Не могу припомнить, что привело меня в Лос-Анджелес в 1991‑м, да и 1991‑й ли это был, но точно знаю, что предшествующей зимой я пригласил Эмму Томпсон и ее нового мужа Кена Брана провести неделю в моем норфолкском доме. Им довелось увидеть, как я рублю дрова. Мы беседовали о том о сем, и, как это водится у Кена, в голове его зародилась — или окончательно утвердилась — идея фильма.
Впрочем, поразмыслив, я пришел к выводу, что, возможно, напутал и с этим. Вполне вероятно, что гостями моими были Мартин Бергман[46] и его жена, американская комедийная актриса Рита Раднер[47], потому как сценарий, о котором идет у нас речь, они-то и написали. О, память, забывчивая королева.
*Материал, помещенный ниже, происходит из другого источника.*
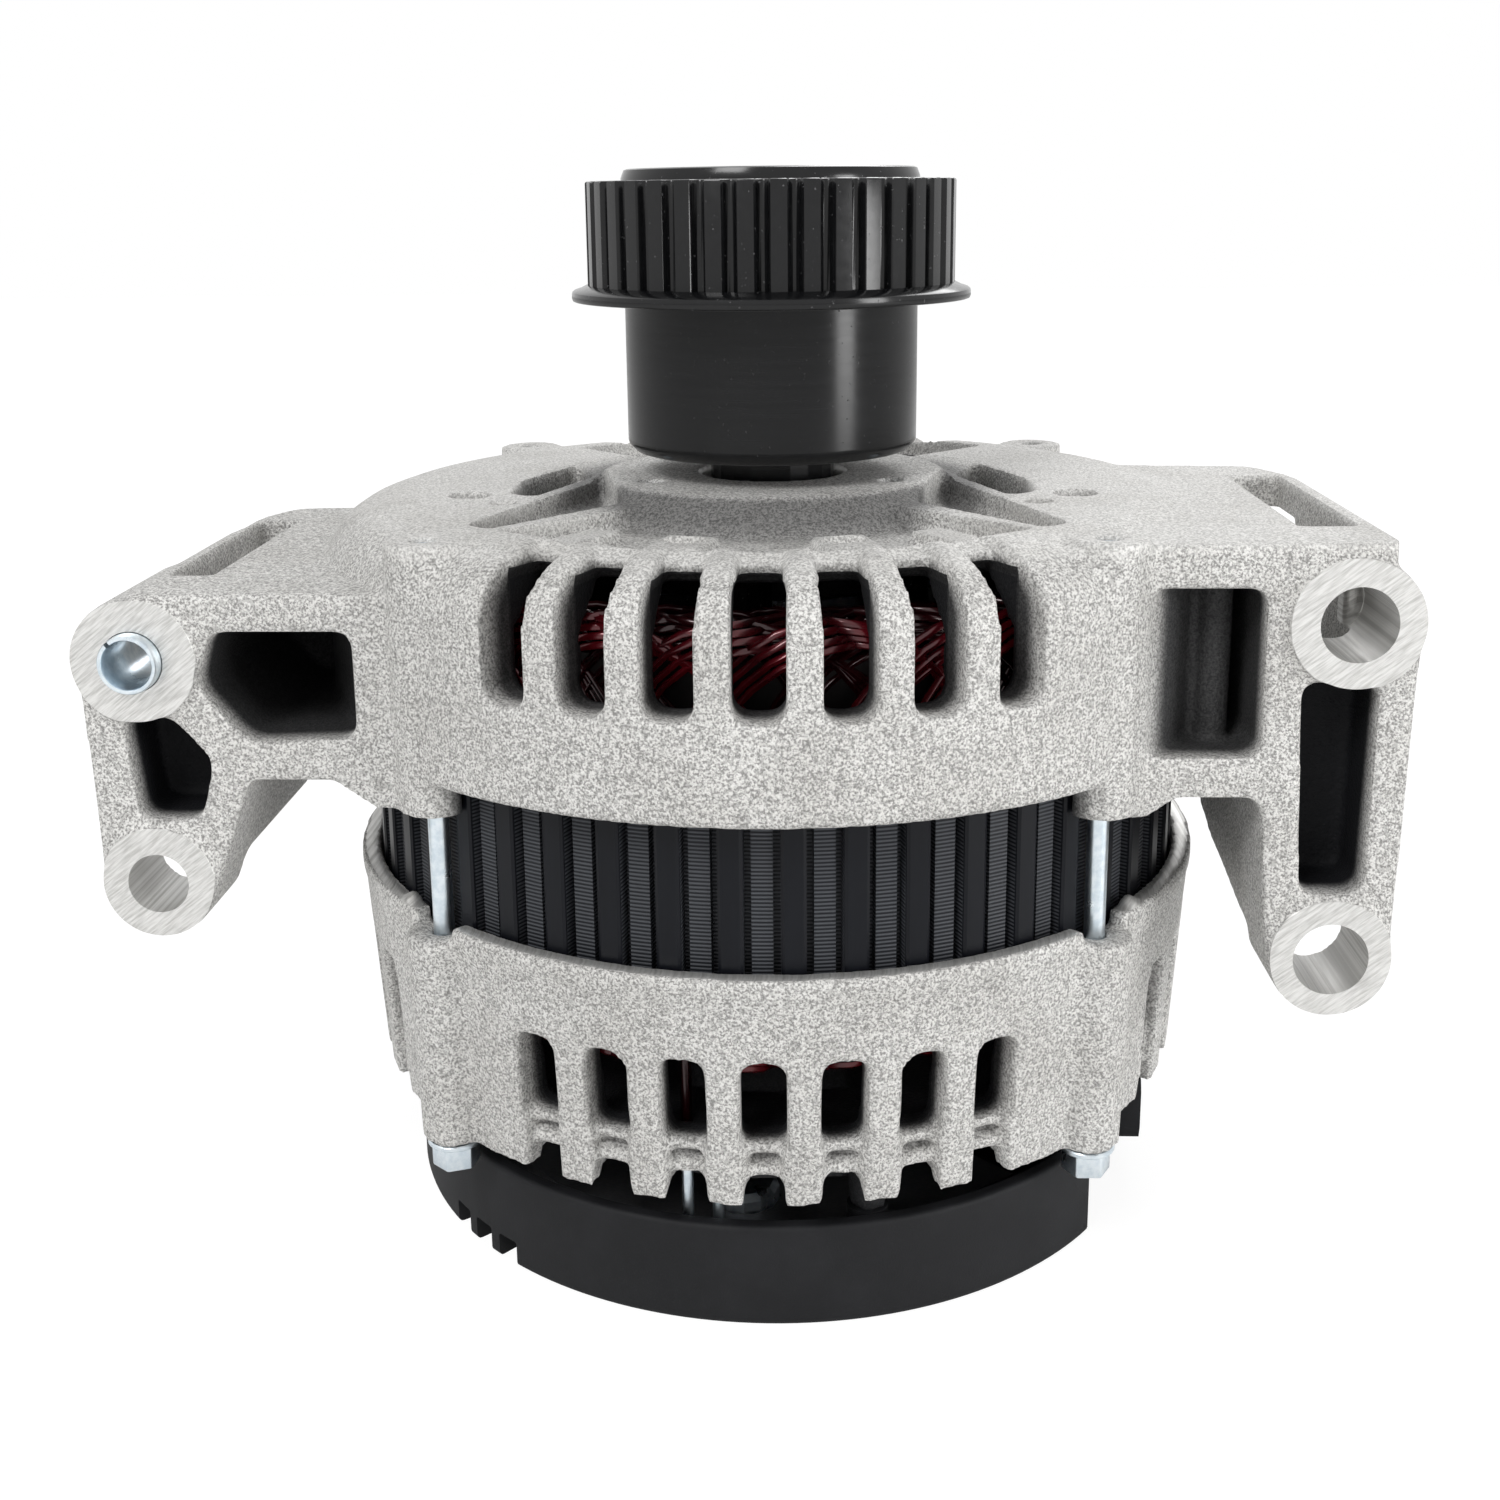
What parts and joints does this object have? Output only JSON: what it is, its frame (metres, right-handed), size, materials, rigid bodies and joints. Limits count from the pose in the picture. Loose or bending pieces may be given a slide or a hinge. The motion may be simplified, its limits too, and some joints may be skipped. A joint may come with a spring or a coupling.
{
  "type": "vehicle alternator",
  "caption": "Vehicle alternator: cast aluminium brackets with side mounting arms round a wound stator, claw pole rotor, toothed freewheel pulley and black rear cover.",
  "frame": {"origin": "on the shaft axis, at the flat underside of the rear cover that the part stands on", "axes": "+Z along the shaft towards the pulley, -Y towards the face of the mounting bosses, +X towards the longer arm"},
  "size_m": [0.2084, 0.1578, 0.1801],
  "materials": {
    "cast_aluminium": "sand cast, machined on the boss faces",
    "zinc_steel": "zinc plated",
    "lamination_steel": "varnished laminations",
    "enamelled_wire": "glossy wire enamel",
    "bright_steel": "ground",
    "forged_iron": "forged",
    "copper": "bare metal",
    "black_steel": "black oxide, oiled",
    "black_plastic": "fine matte",
    "carbon": "pressed carbon",
    "sheet_aluminium": "pressed sheet"
  },
  "bodies": {
    "housing": {"drive_end_bracket": "cast_aluminium", "slip_ring_end_bracket": "cast_aluminium", "stator_core": "lamination_steel", "stator_winding": "enamelled_wire", "through_bolt_1": "zinc_steel", "through_bolt_2": "zinc_steel", "through_bolt_3": "zinc_steel", "through_bolt_4": "zinc_steel", "bearing_retainer": "zinc_steel", "retainer_screw_1": "zinc_steel", "retainer_screw_2": "zinc_steel", "retainer_screw_3": "zinc_steel", "front_bearing_outer_race": "bright_steel", "rear_bearing_outer_race": "bright_steel", "positive_heat_sink": "sheet_aluminium", "negative_heat_sink": "sheet_aluminium", "diode_1": "zinc_steel", "diode_2": "zinc_steel", "diode_3": "zinc_steel", "diode_4": "zinc_steel", "diode_5": "zinc_steel", "diode_6": "zinc_steel", "terminal_board": "black_plastic", "rectifier_screw_1": "zinc_steel", "rectifier_screw_2": "zinc_steel", "rectifier_screw_3": "zinc_steel", "brush_holder": "black_plastic", "brush_spring_lower": "bright_steel", "brush_spring_upper": "bright_steel", "voltage_regulator": "black_plastic", "plug_socket": "black_plastic", "output_stud": "zinc_steel", "output_nut": "zinc_steel", "rear_cover": "black_plastic", "cover_screw_1": "zinc_steel", "cover_screw_2": "zinc_steel", "cover_screw_3": "zinc_steel"},
    "rotor": {"rotor_shaft": "bright_steel", "front_claw_pole": "forged_iron", "rear_claw_pole": "forged_iron", "rotor_yoke": "forged_iron", "field_coil": "copper", "front_fan": "black_steel", "rear_fan": "black_steel", "slip_ring_carrier": "black_plastic", "slip_ring_lower": "copper", "slip_ring_upper": "copper", "front_bearing_inner_race": "bright_steel", "rear_bearing_inner_race": "bright_steel", "pulley_hub": "bright_steel", "pulley_bush_lower": "bright_steel", "pulley_bush_upper": "bright_steel", "clutch_rollers": "bright_steel"},
    "pulley": {"pulley_ring": "black_steel", "pulley_end_cap": "black_plastic"},
    "front_cage": {"front_bearing_cage": "bright_steel"},
    "rear_cage": {"rear_bearing_cage": "bright_steel"},
    "brush_lower": {"brush_lower": "carbon"},
    "brush_upper": {"brush_upper": "carbon"},
    "sleeve": {"adjusting_sleeve": "zinc_steel"}
  },
  "joints": [
    {"name": "rotor_spin", "type": "hinge", "parent": "housing", "child": "rotor", "pos_m": [0, 0, 0.09], "axis": [0, 0, 1], "continuous": true},
    {"name": "pulley_overrun", "type": "hinge", "parent": "rotor", "child": "pulley", "pos_m": [0, 0, 0.155], "axis": [0, 0, 1], "continuous": true},
    {"name": "front_cage_spin", "type": "hinge", "parent": "housing", "child": "front_cage", "pos_m": [0, 0, 0.116], "axis": [0, 0, 1], "continuous": true},
    {"name": "rear_cage_spin", "type": "hinge", "parent": "housing", "child": "rear_cage", "pos_m": [0, 0, 0.0375], "axis": [0, 0, 1], "continuous": true},
    {"name": "brush_lower_slide", "type": "slide", "parent": "housing", "child": "brush_lower", "axis": [1, 0, 0], "range_m": [0, 0.005], "stiffness_N_per_m": 100, "springref_m": -0.01},
    {"name": "brush_upper_slide", "type": "slide", "parent": "housing", "child": "brush_upper", "axis": [1, 0, 0], "range_m": [0, 0.005], "stiffness_N_per_m": 100, "springref_m": -0.01},
    {"name": "sleeve_slide", "type": "slide", "parent": "housing", "child": "sleeve", "axis": [0, 1, 0], "range_m": [0, 0.0022]}
  ],
  "couplings": [
    {"joint": "front_cage_spin", "follows": "rotor_spin", "ratio": 0.4},
    {"joint": "rear_cage_spin", "follows": "rotor_spin", "ratio": 0.4}
  ]
}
Ладно, ладно. Суть дела в том, что Кен знал: я отправляюсь в Лос-Анджелес, и попросил меня заглянуть в Лас-Вегас и забрать последний вариант сценария. Я никакого варианта не читал, но согласился сняться в фильме — по причине моего инстинктивного доверия к Кену и его сверхъестественной способности уговорить кого и на что угодно.
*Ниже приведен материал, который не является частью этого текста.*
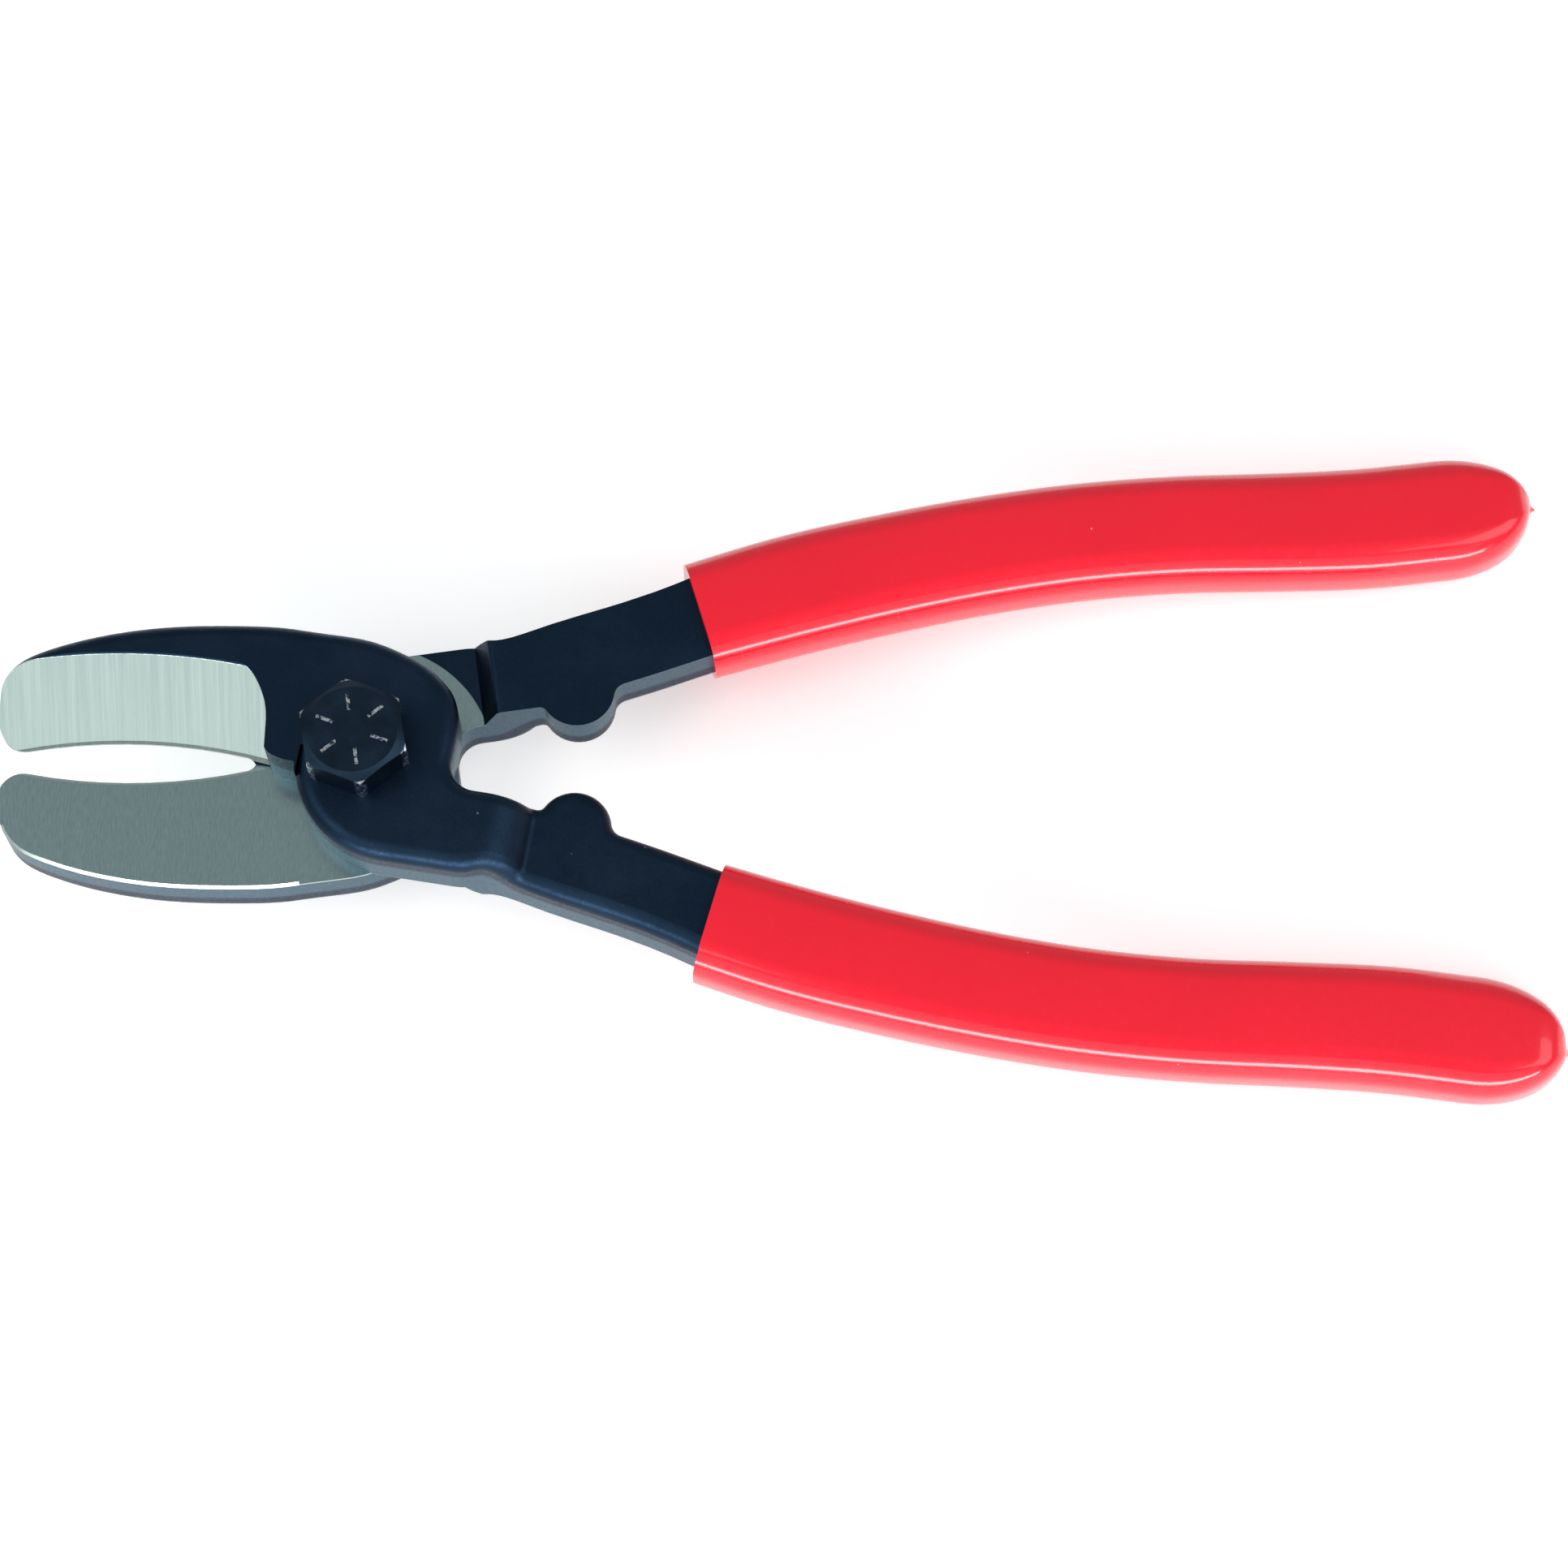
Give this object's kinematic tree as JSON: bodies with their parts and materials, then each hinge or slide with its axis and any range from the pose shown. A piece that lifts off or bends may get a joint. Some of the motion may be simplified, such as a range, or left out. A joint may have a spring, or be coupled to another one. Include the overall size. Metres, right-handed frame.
{
  "type": "cable cutter",
  "caption": "Shear-type cable cutter: crossed black-oxide levers on a hexagon bolt, hollow ground jaws, stop bumps, and dipped red vinyl grips.",
  "frame": {"origin": "on the pivot bolt's axis, in the plane where the two levers meet", "axes": "+X along the centreline from the jaws to the handles, +Y across the tool, +Z along the bolt to its head"},
  "size_m": [0.2251, 0.0992, 0.0347],
  "materials": {
    "lever_steel": "black oxide, ground bright on the bevel and the mating face",
    "grip_vinyl": "glossy dipped vinyl",
    "bolt_steel": "black oxide",
    "hardware_steel": "black oxide",
    "insert_nylon": "matt"
  },
  "bodies": {
    "rear": {"rear_lever": "lever_steel", "rear_grip": "grip_vinyl"},
    "front": {"front_lever": "lever_steel", "front_grip": "grip_vinyl", "pivot_bolt": "bolt_steel", "pivot_washer": "hardware_steel", "lock_nut": "hardware_steel", "lock_nut_insert": "insert_nylon"}
  },
  "joints": [
    {"name": "jaw_pivot", "type": "hinge", "parent": "rear", "child": "front", "pos_m": [0, 0, 0], "axis": [0, 0, -1], "range_deg": [-17.5, 72]}
  ]
}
Фильм должен был называться «Друзья Питера», сценарий я прочитал в самолете, которым возвращался из Лос-Анджелеса, — и, пока читал, меня охватывал быстро нараставший ужас. Все очень забавно, думал я, но ведь это же про нас. Про Хью, про меня, Эмму, Тонни Слаттери, про семи-восьмилетней давности поколение «Огней рампы». Кен, после огромного успеха его киноверсии стратфордского «Генриха V», надумал снять британский вариант «Большого разочарования».
При каждой нашей новой затее Хью и я — быть может, по причине вечного чувства вины, навеянного привилегированным, как мы считали, детством и отрочеством, — инстинктивно перебирали в уме отзывы, которые нам предстояло услышать от критиков. У нас имелся свой образ враждебно настроенного обозревателя из журнала «Тайм-аут». Его наморщенный нос, надменное всхрапыванье, медленно опускающиеся уголки губ — все это являлось нашему воображению задолго до того, как являлось на свет; мы с опережением залезали в его и всех прочих критиков головы и сочиняли там то, что им предстояло написать. Подождите немного, мы к этому еще вернемся.